If one navigates into a symbolic link, pwd reports the link name in the path (regardless of how deep one dives), but OMF shows the "actual" dir name in the path prompt instead (i.e. it does not match pwd).

104796711-a10d7e80-576d-11eb-9d84-66c084c73714

OS: Mac Os 11.1 (Big Sur) theme-bobthefish: Latest commit (12b829e)

epmoyer commented 3 years ago

It appears that a conscious decision was made to call pwd with the -P option for some reason.

The man page for pwd says:

-P, Output the physical working directory, with symlinks resolved.

The function __bobthefish_pwd (in fish_prompt.fish) looks like:

function __bobthefish_pwd -d 'Get a normalized $PWD'
    # The pwd builtin accepts `-P` on at least Fish 3.x, but fall back to $PWD if that doesn't work
    builtin pwd -P 2>/dev/null
    or echo $PWD
end

Changing the pwd call to remove the -P (i.e. builtin pwd 2>/dev/null) results in the behavior I prefer (i.e. the Fish prompt path matches the symbolic link name), but I am not sure whether -P is intentional (it seems to be), and why, and whether an optional configuration flag is appropriate. For now I am gong to patch my local version to remove the -P.

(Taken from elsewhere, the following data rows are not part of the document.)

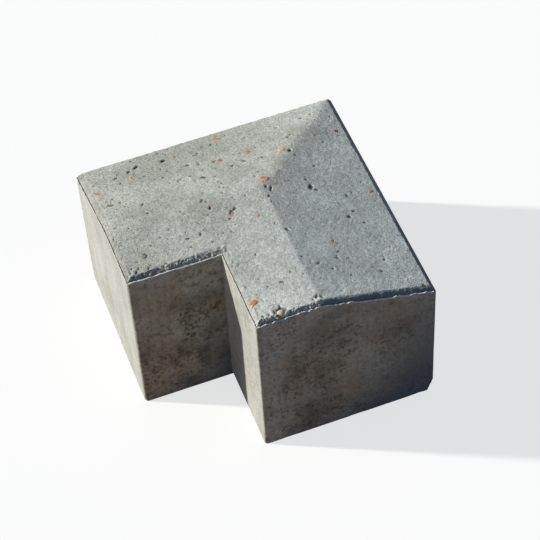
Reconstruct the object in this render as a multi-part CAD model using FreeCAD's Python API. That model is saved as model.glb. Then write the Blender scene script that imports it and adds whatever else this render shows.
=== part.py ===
import FreeCAD, Part
import os

os.makedirs("parts", exist_ok=True)

# Corner kerb stone for a 90 degree external angle: one block of cast concrete, an L of two
# equal arms in plan. Its top is level along the inner side of the L and falls in a batter to
# the two outer faces, and the two batters meet in a hip on the diagonal.
#
# Millimetres, +Z up. The origin is on the bed face, at the centre of the square that the arms
# span. The outer corner of the L points to +X +Y. One arm runs to -X and the other to -Y.

# Plan
arm_length = 190.0  # outer corner to the end of either arm
arm_width = 125.0  # outer face to inner face

# Section of an arm. A rim is the top edge of an upright face, where the arris begins.
inner_rim_height = 130.0
outer_rim_height = 107.0
crest_setback = 80.0  # outer face to the crest, where the level strip turns into the batter
arris_width = 3.5  # the sloping arris all round the top, measured in from the faces
arris_rise = 4.5  # and measured up from the rims
bevel_height = 10.5  # the bevel along the foot of the outer faces
bevel_depth = 4.0

# Upright corners
heel_radius = 1.5  # outer corner of the L
left_outer_radius = 4.5  # the arm that runs to -X
left_inner_radius = 2.5
right_outer_radius = 2.0  # the arm that runs to -Y
right_inner_radius = 1.5

# Places that follow from those sizes
outer_face = arm_length / 2
arm_end = outer_face - arm_length
inner_face = outer_face - arm_width
crest_line = outer_face - crest_setback
level_height = inner_rim_height + arris_rise
batter_slope = (inner_rim_height - outer_rim_height) / crest_setback
clear = 10.0  # how far a cutting tool reaches past the block
touching = 0.001  # two points nearer than this are the same point


def polygon_face(points):
    """A flat face inside the closed outline through the points."""
    return Part.Face(Part.makePolygon(points + points[:1]))


def left_arm():
    """The arm that runs to -X, mitred on the diagonal through the outer corner."""
    outer_level = outer_rim_height + arris_rise + batter_slope * arris_width
    section = [
        (inner_face, 0.0),
        (inner_face, inner_rim_height),
        (inner_face + arris_width, level_height),
        (crest_line, level_height),
        (outer_face - arris_width, outer_level),
        (outer_face, outer_rim_height),
        (outer_face, bevel_height),
        (outer_face - bevel_depth, 0.0),
    ]
    face = polygon_face([FreeCAD.Vector(arm_end, y, z) for y, z in section])
    arm = face.extrude(FreeCAD.Vector(arm_length + clear, 0, 0))
    return arm.cut(beyond_the_mitre()).cut(end_arris())


def beyond_the_mitre():
    """Everything on the other arm's side of the diagonal plane x = y."""
    low = arm_end - clear
    high = outer_face + 2 * clear
    corners = [(low, low), (high, low), (high, high)]
    face = polygon_face([FreeCAD.Vector(x, y, -clear) for x, y in corners])
    return face.extrude(FreeCAD.Vector(0, 0, level_height + 2 * clear))


def end_arris():
    """What the arris takes off the end of the left arm: it follows the rim of that end."""
    reach = FreeCAD.Vector(arris_width, 0, arris_rise)
    outside = inner_face - clear
    beyond = outer_face + clear
    outline = [
        (outside, inner_rim_height),
        (crest_line, inner_rim_height),
        (beyond, outer_rim_height - batter_slope * clear),
        (beyond, level_height + clear),
        (outside, level_height + clear),
    ]
    face = polygon_face([FreeCAD.Vector(arm_end, y, z) for y, z in outline])
    face.translate(-reach)  # it starts one reach outside the end and goes one past the arris
    return face.extrude(reach * 3)


def rounded_plan():
    """An upright L-shaped prism with the block's outline and its rounded upright corners."""
    outline = [
        (outer_face, outer_face),
        (arm_end, outer_face),
        (arm_end, inner_face),
        (inner_face, inner_face),
        (inner_face, arm_end),
        (outer_face, arm_end),
    ]
    face = polygon_face([FreeCAD.Vector(x, y, 0) for x, y in outline])
    prism = face.extrude(FreeCAD.Vector(0, 0, level_height + clear))
    corners = [
        (outer_face, outer_face, heel_radius),
        (arm_end, outer_face, left_outer_radius),
        (arm_end, inner_face, left_inner_radius),
        (outer_face, arm_end, right_outer_radius),
        (inner_face, arm_end, right_inner_radius),
    ]
    for x, y, radius in corners:
        prism = prism.makeFillet(radius, [upright_edge(prism, x, y)])
    return prism


def upright_edge(solid, x, y):
    """The solid's upright edge that stands at x, y."""
    for edge in solid.Edges:
        ends = [vertex.Point for vertex in edge.Vertexes]
        if all(FreeCAD.Vector(x, y, end.z).distanceToPoint(end) < touching for end in ends):
            return edge
    raise ValueError("no upright edge at %s, %s" % (x, y))


def kerb_block():
    """The whole block: two mitred arms, trimmed to the rounded plan."""
    left = left_arm()
    right = left.mirror(FreeCAD.Vector(0, 0, 0), FreeCAD.Vector(1, -1, 0))
    block = left.fuse(right).common(rounded_plan()).removeSplitter()
    return block.Solids[0]


kerb_block().exportStep("parts/kerb_block.step")
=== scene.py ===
import logging
import math
from dataclasses import dataclass, field
from enum import Enum

import bmesh
import bpy
import numpy as np
from mathutils import Matrix, Vector, geometry


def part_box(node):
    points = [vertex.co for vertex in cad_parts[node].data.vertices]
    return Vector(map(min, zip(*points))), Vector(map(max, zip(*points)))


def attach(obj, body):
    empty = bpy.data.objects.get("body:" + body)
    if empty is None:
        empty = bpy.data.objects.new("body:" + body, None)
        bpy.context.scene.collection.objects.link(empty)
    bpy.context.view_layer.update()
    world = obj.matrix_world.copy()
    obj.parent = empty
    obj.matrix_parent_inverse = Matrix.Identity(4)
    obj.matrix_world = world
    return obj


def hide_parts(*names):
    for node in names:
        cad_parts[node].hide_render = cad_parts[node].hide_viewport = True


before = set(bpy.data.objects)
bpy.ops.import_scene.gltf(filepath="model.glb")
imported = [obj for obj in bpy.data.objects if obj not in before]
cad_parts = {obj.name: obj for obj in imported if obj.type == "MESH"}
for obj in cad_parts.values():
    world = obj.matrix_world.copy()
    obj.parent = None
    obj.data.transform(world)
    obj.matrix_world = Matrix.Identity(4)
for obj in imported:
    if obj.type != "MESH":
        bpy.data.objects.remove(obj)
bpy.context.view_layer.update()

LOG = logging.getLogger("kerb")
MM = 0.001  # lengths below are in millimetres; meshes and lamps are in metres
NODE = "kerb_block"
BODY = "root"
NEARLY = 0.01  # places this close lie on the same line
ROUNDING = 1e-5  # what sums of lengths may be off by
FAR = 1e3  # further than any two places on the block are apart


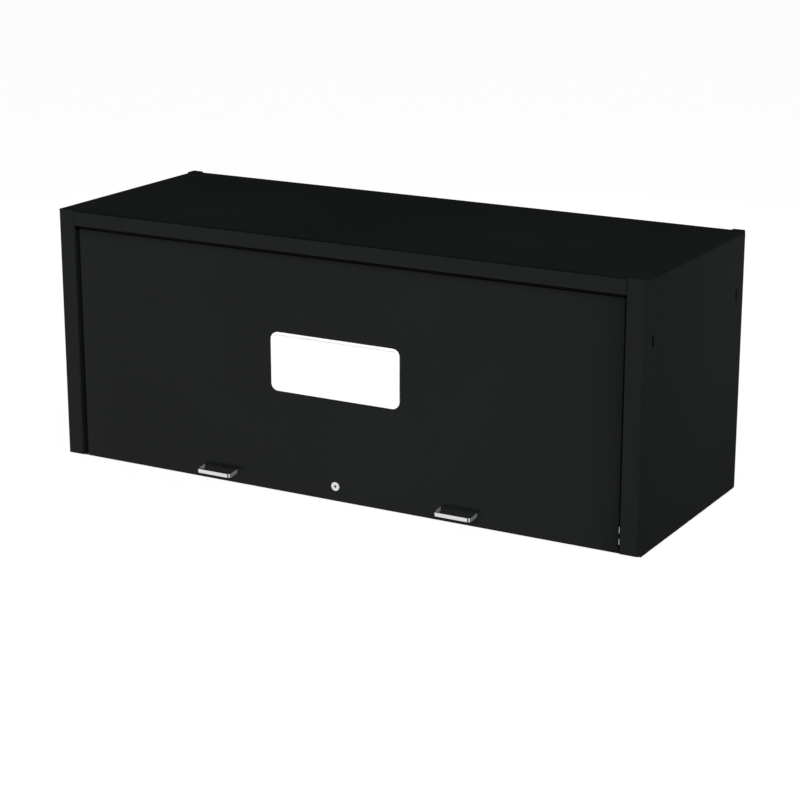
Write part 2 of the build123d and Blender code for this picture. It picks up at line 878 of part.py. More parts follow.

In my use case, Dropbox (very annoyingly) forces a root folder name of Dropbox (Personal) (Because I have linked work and home accounts), and I have some code tools that don't play nicely with spaces and parenthesis in their pathnames. My local solution is to have Dropbox symbolically linked to Dropbox (Personal), and it is jarring to have Fish display Dropbox (Personal) when I have intentionally navigated into Dropbox specifically to make sure that the pwd path plays well with my tooling.

bobthecow commented 3 years ago

bobthefish interacts a ton with external commands (e.g. git, hg) which don't do the smart fishy things like resolving symlinks and doing case folding on case-insensitive filesystems. See #181 and #191 for example issues.

The most naive solution is to always use canonical paths for everything, which is the current implementation. It's not ideal, but it at least means that Git's idea of what a path is matches what we're calling it, so everything actually works.